**Brief:**
Retype everything from the line that contains "const model = build();" down to the line that contains "from mathutils import Matrix, Vector", inclusive, without altering or adding anything.

[Data listing]
....
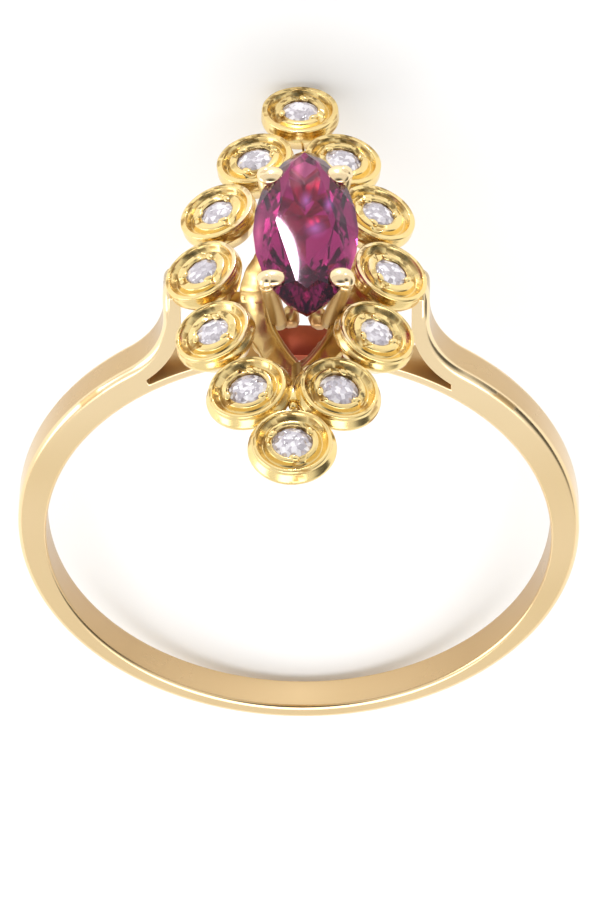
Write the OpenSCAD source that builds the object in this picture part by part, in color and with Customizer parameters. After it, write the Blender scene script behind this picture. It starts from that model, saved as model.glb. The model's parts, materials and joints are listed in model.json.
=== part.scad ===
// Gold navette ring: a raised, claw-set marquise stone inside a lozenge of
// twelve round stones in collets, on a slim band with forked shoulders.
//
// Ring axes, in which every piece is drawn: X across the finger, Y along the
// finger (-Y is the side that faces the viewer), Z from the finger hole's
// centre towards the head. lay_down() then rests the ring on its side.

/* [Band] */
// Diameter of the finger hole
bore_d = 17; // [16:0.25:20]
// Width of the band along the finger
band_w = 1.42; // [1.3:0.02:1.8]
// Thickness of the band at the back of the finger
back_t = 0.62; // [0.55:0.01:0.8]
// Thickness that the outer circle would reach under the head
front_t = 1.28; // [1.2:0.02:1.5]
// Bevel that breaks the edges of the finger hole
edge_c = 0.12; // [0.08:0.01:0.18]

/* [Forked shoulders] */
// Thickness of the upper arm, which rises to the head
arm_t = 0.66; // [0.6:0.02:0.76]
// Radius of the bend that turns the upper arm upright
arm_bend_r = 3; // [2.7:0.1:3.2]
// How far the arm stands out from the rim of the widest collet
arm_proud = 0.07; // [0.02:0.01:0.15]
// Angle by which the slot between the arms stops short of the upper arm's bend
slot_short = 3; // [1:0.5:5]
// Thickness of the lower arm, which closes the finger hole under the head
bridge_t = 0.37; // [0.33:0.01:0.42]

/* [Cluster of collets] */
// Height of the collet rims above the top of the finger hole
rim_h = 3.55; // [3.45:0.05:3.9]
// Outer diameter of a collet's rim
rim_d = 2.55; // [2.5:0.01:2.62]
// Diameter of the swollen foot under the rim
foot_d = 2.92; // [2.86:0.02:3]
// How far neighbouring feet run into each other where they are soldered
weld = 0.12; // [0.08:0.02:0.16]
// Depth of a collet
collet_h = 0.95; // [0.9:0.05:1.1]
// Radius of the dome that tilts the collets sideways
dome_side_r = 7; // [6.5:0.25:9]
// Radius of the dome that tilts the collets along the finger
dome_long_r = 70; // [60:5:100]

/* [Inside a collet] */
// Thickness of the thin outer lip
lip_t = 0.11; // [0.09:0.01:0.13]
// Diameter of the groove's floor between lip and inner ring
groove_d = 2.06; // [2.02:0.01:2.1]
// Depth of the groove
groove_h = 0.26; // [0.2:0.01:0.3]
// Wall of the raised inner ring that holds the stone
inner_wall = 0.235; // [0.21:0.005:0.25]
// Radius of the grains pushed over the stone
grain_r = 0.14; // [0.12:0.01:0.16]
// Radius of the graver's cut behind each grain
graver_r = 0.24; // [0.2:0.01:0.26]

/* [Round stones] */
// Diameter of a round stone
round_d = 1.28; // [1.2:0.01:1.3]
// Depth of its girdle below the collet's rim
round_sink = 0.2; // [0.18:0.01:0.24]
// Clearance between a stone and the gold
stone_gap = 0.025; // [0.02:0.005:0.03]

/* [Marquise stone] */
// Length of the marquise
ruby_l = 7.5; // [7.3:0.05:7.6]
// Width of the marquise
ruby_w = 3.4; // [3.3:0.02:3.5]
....
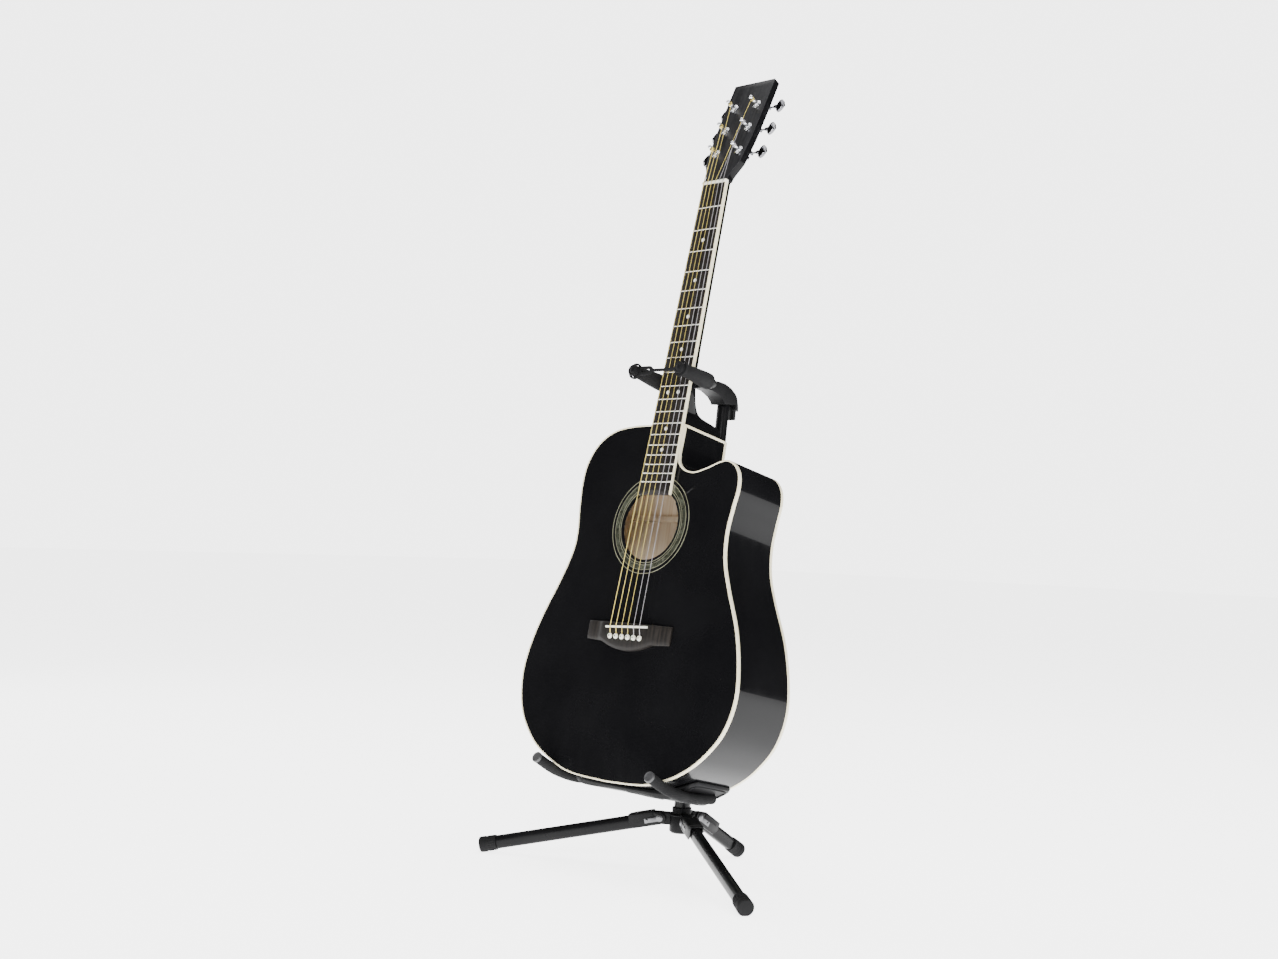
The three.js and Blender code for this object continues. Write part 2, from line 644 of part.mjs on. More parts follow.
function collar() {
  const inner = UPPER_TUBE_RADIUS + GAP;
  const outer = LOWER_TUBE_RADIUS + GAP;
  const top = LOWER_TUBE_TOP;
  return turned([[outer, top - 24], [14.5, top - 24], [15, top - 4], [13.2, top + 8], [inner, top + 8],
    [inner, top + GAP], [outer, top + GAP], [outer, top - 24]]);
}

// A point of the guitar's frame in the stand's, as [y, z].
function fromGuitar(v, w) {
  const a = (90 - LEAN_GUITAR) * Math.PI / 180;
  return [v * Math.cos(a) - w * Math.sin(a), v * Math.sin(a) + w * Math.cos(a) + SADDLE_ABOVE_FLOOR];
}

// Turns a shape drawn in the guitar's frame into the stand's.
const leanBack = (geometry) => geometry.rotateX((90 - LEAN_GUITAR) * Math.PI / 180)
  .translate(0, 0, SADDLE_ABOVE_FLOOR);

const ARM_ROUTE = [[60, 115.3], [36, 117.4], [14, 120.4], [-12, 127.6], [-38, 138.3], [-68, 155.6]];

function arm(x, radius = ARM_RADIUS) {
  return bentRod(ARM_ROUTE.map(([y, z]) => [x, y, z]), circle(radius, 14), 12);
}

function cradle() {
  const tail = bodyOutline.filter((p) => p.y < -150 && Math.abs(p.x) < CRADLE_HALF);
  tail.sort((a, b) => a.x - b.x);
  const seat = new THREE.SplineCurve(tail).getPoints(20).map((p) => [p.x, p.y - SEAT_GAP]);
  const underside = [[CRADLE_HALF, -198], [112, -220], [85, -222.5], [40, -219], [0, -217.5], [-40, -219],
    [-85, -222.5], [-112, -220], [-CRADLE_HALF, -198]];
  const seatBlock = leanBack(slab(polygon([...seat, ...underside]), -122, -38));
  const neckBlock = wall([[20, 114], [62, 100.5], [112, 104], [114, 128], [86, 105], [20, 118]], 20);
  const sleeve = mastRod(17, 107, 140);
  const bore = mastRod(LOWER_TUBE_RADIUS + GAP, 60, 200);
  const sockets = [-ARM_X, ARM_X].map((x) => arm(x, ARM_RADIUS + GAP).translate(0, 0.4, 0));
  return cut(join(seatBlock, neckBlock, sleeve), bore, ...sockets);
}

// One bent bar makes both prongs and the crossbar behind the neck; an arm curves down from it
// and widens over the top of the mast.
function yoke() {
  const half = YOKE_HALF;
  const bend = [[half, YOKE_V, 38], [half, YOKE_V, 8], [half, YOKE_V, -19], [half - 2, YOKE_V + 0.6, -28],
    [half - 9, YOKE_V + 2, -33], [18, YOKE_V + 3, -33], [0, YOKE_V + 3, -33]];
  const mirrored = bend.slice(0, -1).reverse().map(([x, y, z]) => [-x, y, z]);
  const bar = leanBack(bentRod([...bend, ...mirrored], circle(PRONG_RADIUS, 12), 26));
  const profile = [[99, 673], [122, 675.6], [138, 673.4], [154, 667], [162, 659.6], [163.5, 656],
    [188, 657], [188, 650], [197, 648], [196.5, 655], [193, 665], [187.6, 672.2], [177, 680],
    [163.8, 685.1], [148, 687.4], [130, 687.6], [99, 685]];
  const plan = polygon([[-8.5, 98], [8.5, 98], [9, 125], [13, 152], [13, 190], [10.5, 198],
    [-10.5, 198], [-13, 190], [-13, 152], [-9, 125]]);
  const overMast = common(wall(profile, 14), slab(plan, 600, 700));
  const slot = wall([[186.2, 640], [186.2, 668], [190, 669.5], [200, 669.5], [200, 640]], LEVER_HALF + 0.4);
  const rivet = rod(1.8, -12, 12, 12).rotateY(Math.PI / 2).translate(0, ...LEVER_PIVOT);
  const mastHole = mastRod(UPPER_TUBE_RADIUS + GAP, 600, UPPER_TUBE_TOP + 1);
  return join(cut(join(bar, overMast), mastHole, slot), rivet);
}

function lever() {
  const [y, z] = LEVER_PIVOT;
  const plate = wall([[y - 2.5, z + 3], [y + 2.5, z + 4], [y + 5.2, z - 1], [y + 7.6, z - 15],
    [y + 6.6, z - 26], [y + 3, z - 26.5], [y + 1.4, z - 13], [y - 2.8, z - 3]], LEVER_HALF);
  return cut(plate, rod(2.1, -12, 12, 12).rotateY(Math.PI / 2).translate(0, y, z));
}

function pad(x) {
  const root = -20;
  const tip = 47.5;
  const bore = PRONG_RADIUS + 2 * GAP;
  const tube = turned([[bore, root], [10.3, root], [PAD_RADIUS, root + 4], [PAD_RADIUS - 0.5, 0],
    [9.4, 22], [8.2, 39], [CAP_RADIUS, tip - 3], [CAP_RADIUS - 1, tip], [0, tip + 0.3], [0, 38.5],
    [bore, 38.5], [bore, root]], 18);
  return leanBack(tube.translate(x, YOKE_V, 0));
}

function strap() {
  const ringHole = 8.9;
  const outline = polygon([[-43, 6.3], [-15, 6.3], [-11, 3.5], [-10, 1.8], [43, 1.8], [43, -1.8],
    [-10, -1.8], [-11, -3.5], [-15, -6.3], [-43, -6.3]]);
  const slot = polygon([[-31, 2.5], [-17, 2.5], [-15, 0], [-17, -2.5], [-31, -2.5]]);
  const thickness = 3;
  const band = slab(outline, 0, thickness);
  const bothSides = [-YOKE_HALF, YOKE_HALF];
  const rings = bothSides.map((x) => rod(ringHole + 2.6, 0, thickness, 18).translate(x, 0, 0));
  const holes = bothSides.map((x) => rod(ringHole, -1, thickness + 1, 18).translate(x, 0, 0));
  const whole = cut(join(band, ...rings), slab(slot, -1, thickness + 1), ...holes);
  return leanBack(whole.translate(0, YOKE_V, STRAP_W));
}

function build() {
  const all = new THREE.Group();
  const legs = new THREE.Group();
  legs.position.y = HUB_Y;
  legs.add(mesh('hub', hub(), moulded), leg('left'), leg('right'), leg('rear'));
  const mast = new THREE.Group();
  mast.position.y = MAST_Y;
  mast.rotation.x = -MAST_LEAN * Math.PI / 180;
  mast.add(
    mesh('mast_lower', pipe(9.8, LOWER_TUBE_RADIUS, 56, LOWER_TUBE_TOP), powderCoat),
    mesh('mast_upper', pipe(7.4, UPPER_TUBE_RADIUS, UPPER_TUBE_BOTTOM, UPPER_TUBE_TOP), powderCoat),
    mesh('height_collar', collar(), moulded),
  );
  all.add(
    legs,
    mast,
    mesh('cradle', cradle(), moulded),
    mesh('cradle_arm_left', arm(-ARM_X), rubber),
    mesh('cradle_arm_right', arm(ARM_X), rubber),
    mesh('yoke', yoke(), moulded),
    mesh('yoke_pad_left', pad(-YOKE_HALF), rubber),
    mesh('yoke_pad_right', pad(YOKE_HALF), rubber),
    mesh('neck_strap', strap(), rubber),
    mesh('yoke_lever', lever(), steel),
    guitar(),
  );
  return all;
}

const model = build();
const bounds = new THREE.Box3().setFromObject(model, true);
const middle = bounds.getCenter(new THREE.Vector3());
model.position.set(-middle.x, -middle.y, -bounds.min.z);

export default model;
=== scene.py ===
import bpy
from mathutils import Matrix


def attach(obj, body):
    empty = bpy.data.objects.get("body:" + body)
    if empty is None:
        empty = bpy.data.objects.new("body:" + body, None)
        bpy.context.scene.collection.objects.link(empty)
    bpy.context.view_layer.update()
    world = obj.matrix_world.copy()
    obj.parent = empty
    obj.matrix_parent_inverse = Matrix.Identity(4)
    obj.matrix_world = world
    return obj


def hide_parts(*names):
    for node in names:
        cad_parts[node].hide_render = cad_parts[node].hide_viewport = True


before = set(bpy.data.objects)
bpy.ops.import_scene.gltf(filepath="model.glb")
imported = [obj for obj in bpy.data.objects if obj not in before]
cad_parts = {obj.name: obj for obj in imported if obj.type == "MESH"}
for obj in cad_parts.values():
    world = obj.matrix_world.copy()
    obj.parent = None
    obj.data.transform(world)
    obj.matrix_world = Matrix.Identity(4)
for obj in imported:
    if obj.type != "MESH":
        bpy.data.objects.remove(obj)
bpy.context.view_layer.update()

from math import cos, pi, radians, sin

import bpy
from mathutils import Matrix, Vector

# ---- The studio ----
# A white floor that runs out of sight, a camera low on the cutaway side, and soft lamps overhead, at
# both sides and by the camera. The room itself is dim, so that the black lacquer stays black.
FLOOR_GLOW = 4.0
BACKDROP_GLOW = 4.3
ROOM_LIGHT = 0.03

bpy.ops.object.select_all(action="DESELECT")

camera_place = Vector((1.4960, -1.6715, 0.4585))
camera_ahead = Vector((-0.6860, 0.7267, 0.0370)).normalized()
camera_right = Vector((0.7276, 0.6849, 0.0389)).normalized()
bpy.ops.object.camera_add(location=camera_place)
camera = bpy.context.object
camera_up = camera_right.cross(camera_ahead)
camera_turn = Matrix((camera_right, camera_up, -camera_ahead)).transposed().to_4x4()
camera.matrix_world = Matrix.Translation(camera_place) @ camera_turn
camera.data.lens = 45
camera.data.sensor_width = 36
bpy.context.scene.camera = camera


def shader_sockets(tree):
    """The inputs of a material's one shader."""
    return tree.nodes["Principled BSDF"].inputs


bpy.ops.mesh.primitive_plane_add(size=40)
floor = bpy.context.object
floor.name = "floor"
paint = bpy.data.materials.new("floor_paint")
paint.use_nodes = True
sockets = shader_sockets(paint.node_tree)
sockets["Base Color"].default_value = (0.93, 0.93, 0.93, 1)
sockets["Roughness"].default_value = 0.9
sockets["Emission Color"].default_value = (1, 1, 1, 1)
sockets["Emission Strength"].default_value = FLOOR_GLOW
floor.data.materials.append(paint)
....
**Result for this task:**
const model = build();
const bounds = new THREE.Box3().setFromObject(model, true);
const middle = bounds.getCenter(new THREE.Vector3());
model.position.set(-middle.x, -middle.y, -bounds.min.z);

export default model;
=== scene.py ===
import bpy
from mathutils import Matrix


def attach(obj, body):
    empty = bpy.data.objects.get("body:" + body)
    if empty is None:
        empty = bpy.data.objects.new("body:" + body, None)
        bpy.context.scene.collection.objects.link(empty)
    bpy.context.view_layer.update()
    world = obj.matrix_world.copy()
    obj.parent = empty
    obj.matrix_parent_inverse = Matrix.Identity(4)
    obj.matrix_world = world
    return obj


def hide_parts(*names):
    for node in names:
        cad_parts[node].hide_render = cad_parts[node].hide_viewport = True


before = set(bpy.data.objects)
bpy.ops.import_scene.gltf(filepath="model.glb")
imported = [obj for obj in bpy.data.objects if obj not in before]
cad_parts = {obj.name: obj for obj in imported if obj.type == "MESH"}
for obj in cad_parts.values():
    world = obj.matrix_world.copy()
    obj.parent = None
    obj.data.transform(world)
    obj.matrix_world = Matrix.Identity(4)
for obj in imported:
    if obj.type != "MESH":
        bpy.data.objects.remove(obj)
bpy.context.view_layer.update()

from math import cos, pi, radians, sin

import bpy
from mathutils import Matrix, Vector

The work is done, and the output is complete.